NFL Owners Approve New Rule Making All Pass Interference Calls and Non-Calls Reviewable

The rule change will be evaluated after one year.
NFL Owners Approve New Rule Making All Pass Interference Calls and Non-Calls Reviewable
NFL Owners Approve New Rule Making All Pass Interference Calls and Non-Calls Reviewable /

The NFL owners voted on Tuesday to approve a rule proposal that allows for offensive and defensive pass interference calls and non-calls to be subject to review.

According to the NFL Football Operations, coaches can now challenge the penalties in the first 28 minutes of each half, with the final two minutes subject to booth review. Coaches will still only be given two challenge flags per game. Owners passed the proposal 31-1. The Cincinnati Bengals were the only team to vote against pass interference replay reviews, according to NFL Network's Mike Garafolo.

The rule will also expand automatic replay reviews to include scoring plays and turnovers negated by a foul as well as any extra point or two-point conversion.

According to ESPN's Adam Schefter, the NFL Competition Committee also admitted that the Patriots should have been called for pass interference on a potential scoring play to wide receiver Brandin Cooks, which would have given Los Angeles the ball at the one-yard line at the end of the game.

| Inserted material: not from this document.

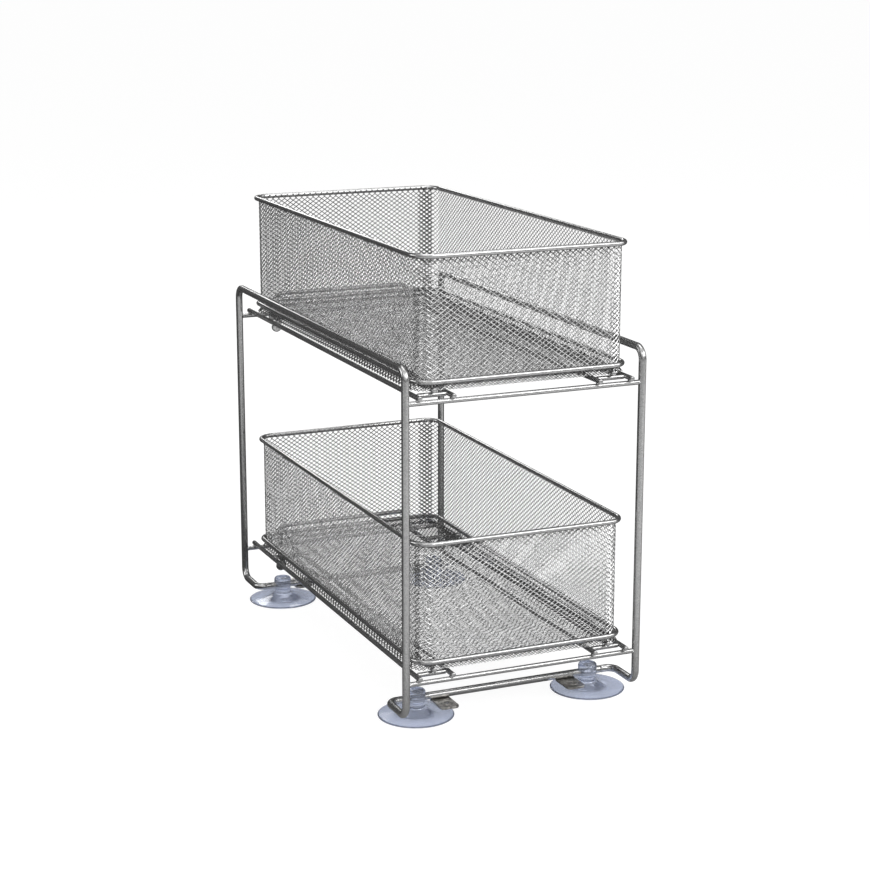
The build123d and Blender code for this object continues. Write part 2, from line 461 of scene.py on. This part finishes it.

The major change to the rules stems from a blatant missed call in the NFC championship game that came with under two minutes left in the game. With the Saints facing third-and-10 on the Rams' 13-yard line, quarterback Drew Brees threw an incomplete pass to Tommylee Lewis. The Rams’ Nickell Robey-Coleman broke up the pass but appeared to make contact with Lewis well before the pass came.

Without what should've been a penalty against Los Angeles, the Rams got the ball back, kicked a game-tying field goal before beating the Saints 26–23 in overtime.

The Patriots beat the Rams to win Super Bowl LIII.